Though the average man on the street supported the Allied forces, got his news from the British Broadcast Corporation (BBC) and wore the Royal Air Force insignia on his lapel, Portuguese state officials, police and military commanders counted many Nazi sympathizers among their ranks.
Under Antonio de Oliveira Salazar, the pro-Nazi elements in the government eventually stemmed the tide of refugees, and anti-Nazi militants, both Jewish and non-Jewish, were arrested and imprisoned by the secret police.8 From 1942 onward, most refugees arriving in Portugal from France did so illegally.9
Fortunately, the future Rebbe and Rebbetzin passed through Lisbon before restrictions grew too great.
A History of Hate
Despite its status as a neutral country, domestic and international politics in Portugal had a distinctly anti-Semitic tone. This became increasingly apparent during the 1930s, when propaganda from Europe and the United States fed the anti-Semitic views of a significant bloc of local elites.
Since coming into power in 1933, Salazar had sympathized with the National-Socialist regime in Germany, and he actively supported the nationalist camp during the Spanish Civil War, as well as Mussolini’s Fascist government in Italy. Moreover, encouraged by his German advisers, Salazar allowed regular publication of anti-Semitic articles and cartoons in the national press.

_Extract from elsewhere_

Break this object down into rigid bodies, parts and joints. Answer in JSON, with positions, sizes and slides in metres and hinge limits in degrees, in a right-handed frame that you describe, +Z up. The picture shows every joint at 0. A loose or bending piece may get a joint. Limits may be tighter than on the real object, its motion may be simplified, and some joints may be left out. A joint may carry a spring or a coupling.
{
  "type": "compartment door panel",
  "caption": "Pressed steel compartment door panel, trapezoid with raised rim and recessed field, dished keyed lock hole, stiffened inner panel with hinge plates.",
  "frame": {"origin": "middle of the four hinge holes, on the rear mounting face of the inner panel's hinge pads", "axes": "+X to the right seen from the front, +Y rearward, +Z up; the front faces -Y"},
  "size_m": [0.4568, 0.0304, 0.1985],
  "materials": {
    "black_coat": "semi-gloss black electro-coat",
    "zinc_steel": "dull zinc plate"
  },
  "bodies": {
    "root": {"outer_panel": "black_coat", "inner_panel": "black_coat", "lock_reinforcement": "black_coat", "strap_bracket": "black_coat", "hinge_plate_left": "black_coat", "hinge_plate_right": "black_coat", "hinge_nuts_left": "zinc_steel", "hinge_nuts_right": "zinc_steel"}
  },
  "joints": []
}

Salazar feared that “Jewish communists” could generate social and political unrest.10 Eventually he ordered the evacuation of most of the refugees to cities of “fixed residence” (residencias fixas), located on the Atlantic coast, where the Police of Vigilance and Defense of the State (PVDE) could easily control their activities.
Desperate to Escape
Leaving Europe during World War II required tremendous effort, and resources that most would-be emigrants did not possess.
Some well-to-do refugees were able to afford expensive seats aboard Clippers, the “flying ships” of Pan American Airways, which linked America to Europe twice a week.11 But the majority of refugees in Lisbon had only one option: to obtain the necessary visas and secure passage on board one of the Portuguese liners continuously crossing the Atlantic. Havana, Philadelphia, Baltimore, New York and Rio de Janeiro were among the most desired destinations.

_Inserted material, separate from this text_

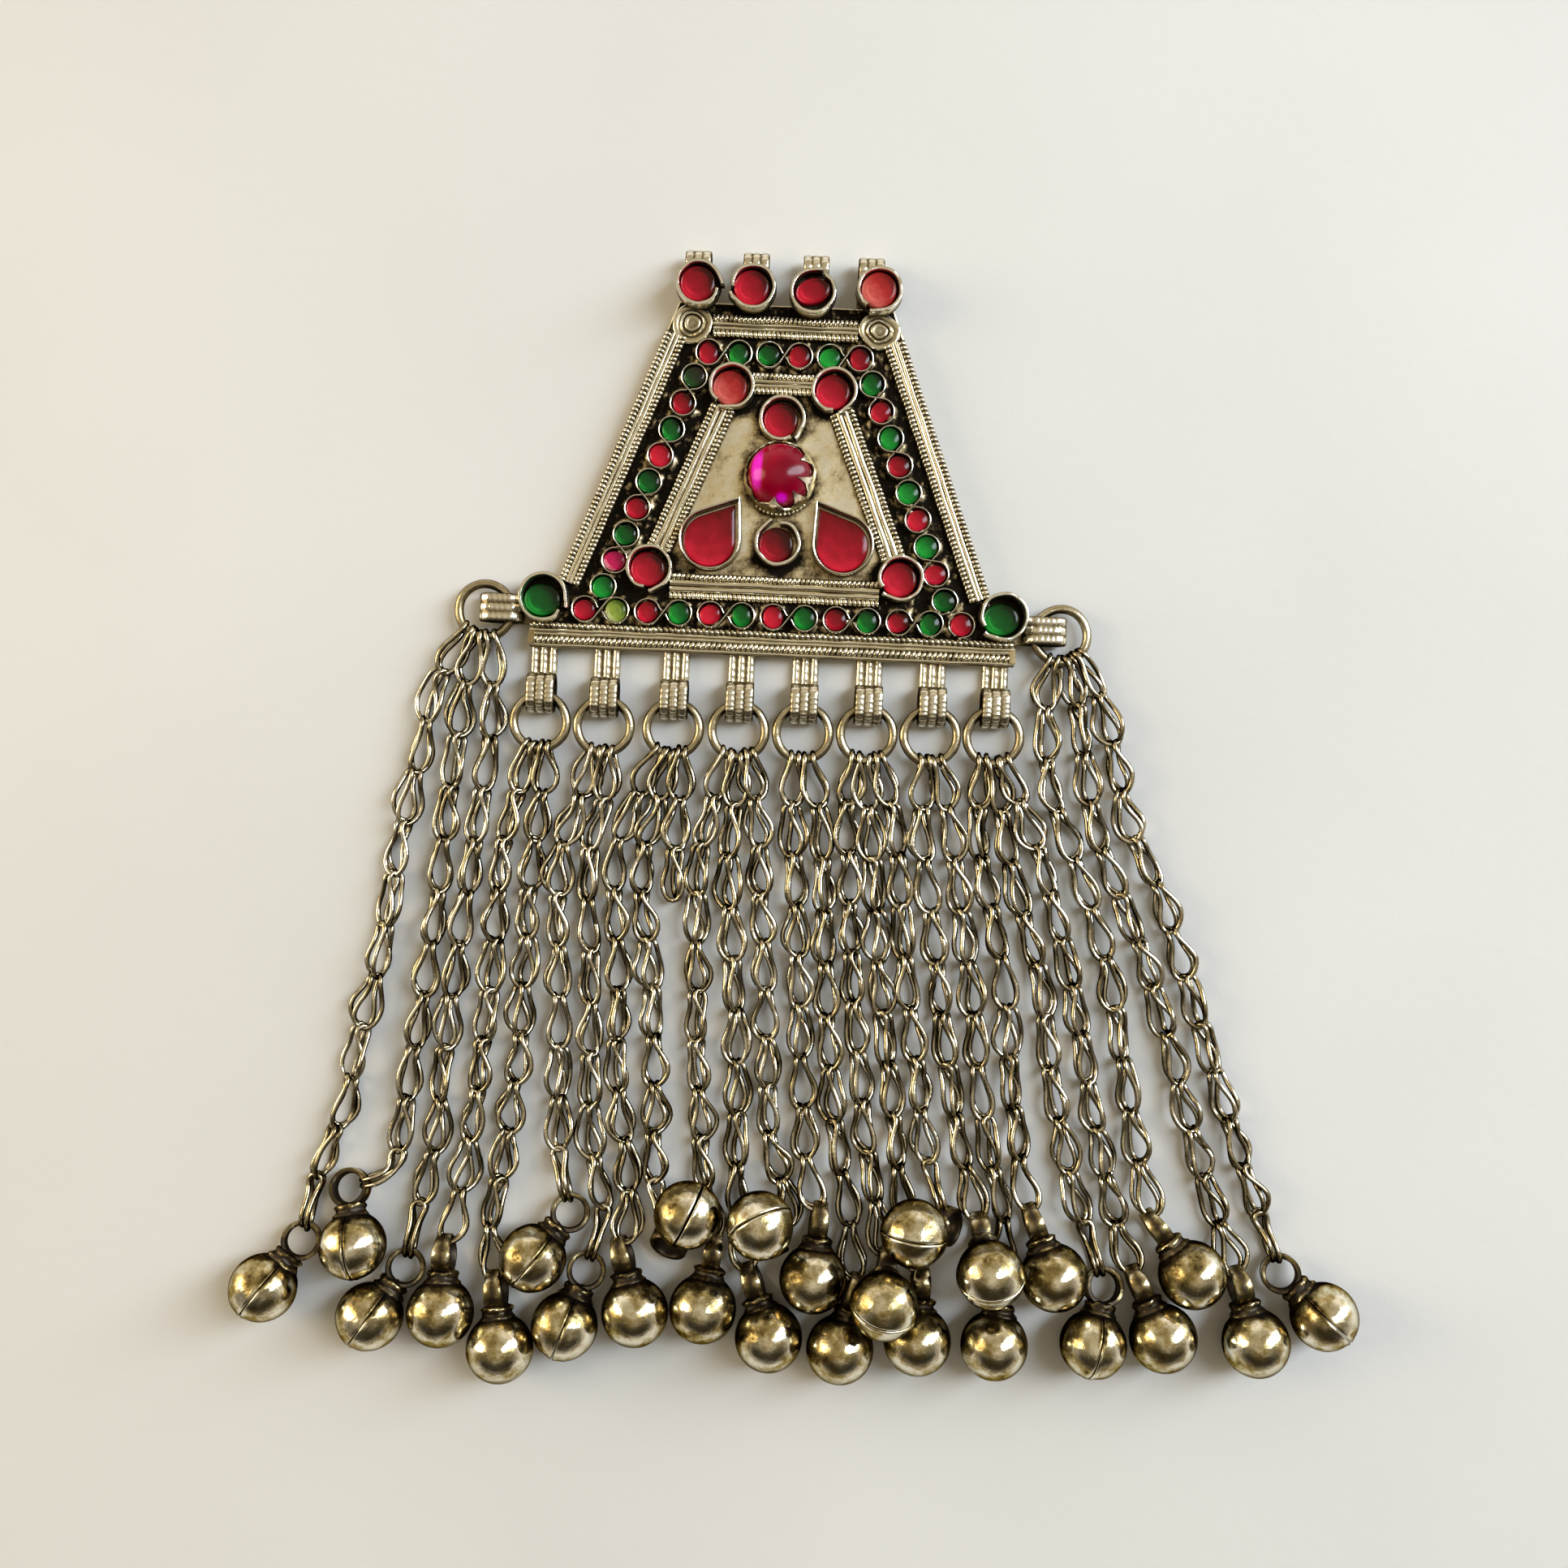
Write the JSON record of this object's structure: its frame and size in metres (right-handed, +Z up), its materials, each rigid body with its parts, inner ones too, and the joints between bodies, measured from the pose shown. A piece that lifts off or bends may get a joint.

In the Portuguese capital, exhausted refugees scrambled to gather the long list of materials necessary to emigrate. They visited understaffed consulates, crowded travel agencies, and waited for long hours in queues to obtain financial and administrative assistance from relief organizations.12
Despite their network of connections, the future Rebbe and Rebbetzin were not exempt from the trials of this process. Before they arrived in Lisbon, they spent a tense period in Nice awaiting special visas that would allow them to leave Europe and come to America.
Finally, on the 20th of Nissan, after intense lobbying on their behalf, they received visas from the United States consul in Marseille. Chassidim in New York with connections in the Portuguese government secured them transit visas, and they passed legally into Portugal.
Crossing the Ocean
Because travel was expensive and dangerous, few ships undertook transatlantic journeys. The Joint Distribution Committee (JDC), headquartered in Lisbon, purchased in advance all or most of the passenger space on some of the ships owned by the Colonial Shipping Company (CCN), and distributed it to refugees. The JDC posted between $180,000 and $260,000 as a guarantee for each journey, a huge sum at the time.

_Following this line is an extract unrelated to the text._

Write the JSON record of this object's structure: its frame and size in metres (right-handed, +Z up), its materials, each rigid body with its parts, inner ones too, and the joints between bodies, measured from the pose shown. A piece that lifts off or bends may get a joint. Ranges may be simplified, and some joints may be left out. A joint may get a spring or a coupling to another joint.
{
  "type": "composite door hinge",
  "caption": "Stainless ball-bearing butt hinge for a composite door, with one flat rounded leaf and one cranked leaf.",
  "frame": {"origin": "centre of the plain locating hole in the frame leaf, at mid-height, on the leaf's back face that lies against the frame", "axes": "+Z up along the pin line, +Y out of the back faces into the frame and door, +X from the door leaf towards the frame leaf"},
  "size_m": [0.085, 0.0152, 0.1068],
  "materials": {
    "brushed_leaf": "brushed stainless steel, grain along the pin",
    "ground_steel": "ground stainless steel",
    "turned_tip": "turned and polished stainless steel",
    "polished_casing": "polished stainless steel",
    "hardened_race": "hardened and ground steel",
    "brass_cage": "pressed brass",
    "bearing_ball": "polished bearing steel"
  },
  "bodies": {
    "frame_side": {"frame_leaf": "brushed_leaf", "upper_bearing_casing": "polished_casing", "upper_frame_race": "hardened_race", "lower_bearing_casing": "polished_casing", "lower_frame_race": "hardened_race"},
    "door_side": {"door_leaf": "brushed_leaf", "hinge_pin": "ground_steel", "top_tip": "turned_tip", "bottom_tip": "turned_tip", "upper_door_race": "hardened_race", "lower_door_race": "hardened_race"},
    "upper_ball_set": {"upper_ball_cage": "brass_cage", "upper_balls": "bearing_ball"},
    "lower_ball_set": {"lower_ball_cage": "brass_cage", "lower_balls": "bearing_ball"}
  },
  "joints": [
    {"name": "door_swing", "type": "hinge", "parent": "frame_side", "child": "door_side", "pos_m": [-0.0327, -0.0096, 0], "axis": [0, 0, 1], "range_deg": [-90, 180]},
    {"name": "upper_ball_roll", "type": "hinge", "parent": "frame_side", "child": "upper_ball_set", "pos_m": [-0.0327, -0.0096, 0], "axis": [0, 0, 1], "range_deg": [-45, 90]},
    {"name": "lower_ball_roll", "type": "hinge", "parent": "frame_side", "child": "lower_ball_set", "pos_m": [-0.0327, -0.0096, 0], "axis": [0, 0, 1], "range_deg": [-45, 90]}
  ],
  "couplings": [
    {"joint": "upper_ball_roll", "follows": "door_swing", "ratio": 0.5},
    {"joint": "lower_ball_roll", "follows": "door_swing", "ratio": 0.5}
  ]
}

Founded in 1922 in Angola, a Portuguese colony in Africa, the CCN owned a dozen liners that could each carry several hundred passengers. Some CCN liners were well known by Jewish refugees, such as the Nyassa, or the Guinea, which sailed to Palestine.
But the most famous CCN ship of all was the liner that carried the future Rebbe and Rebbetzin to safety in June 1941: the Serpa Pinto. During the war years, the Serpa Pinto achieved a kind of celebrity as it transported over 110,000 passengers across the Atlantic Ocean, more than any other Portuguese civilian ship.
The ship made her debut during World War I, when she escorted Allied convoys as the armed British RMS Ebro. After the war, a Yugoslavian company acquired the ship and, as the renamed Princeza Olga, she sailed over a period of five years between the ports of Dubrovnik and Haifa.
In 1940, a few weeks before the Nazis invaded the Balkans, the ship was resold to the CCN and renamed the Serpa Pinto (after a famous 19th-century Portuguese explorer of eastern Africa). She immediately began traversing the Atlantic, reaching ports in North and South America.
Even for neutral ships, crossing the Atlantic Ocean was an extremely dangerous affair.13 Nazi submarines mercilessly hunted Allied vessels, sinking them whenever possible.14
Precious Cargo
Once the future Rebbe and Rebbetzin arrived in Lisbon, passage on a transatlantic vessel was all but secured. At the last moment they received tickets on the sold-out Serpa Pinto, scheduled to set sail on June 12, 1941, and though the threat of torpedoes loomed, the ship reached neutral waters safely and landed in New York City eleven days after leaving Europe.15
Today, long after her 1955 dismantling in a Belgian scrapyard, the Serpa Pinto remains dear in the memories of thousands of Jewish and non-Jewish refugees. Known as the navio da amizade, the “friendship ship,” she transported precious cargo across dangerous seas as doors rapidly closed for Jewish refugees from Europe.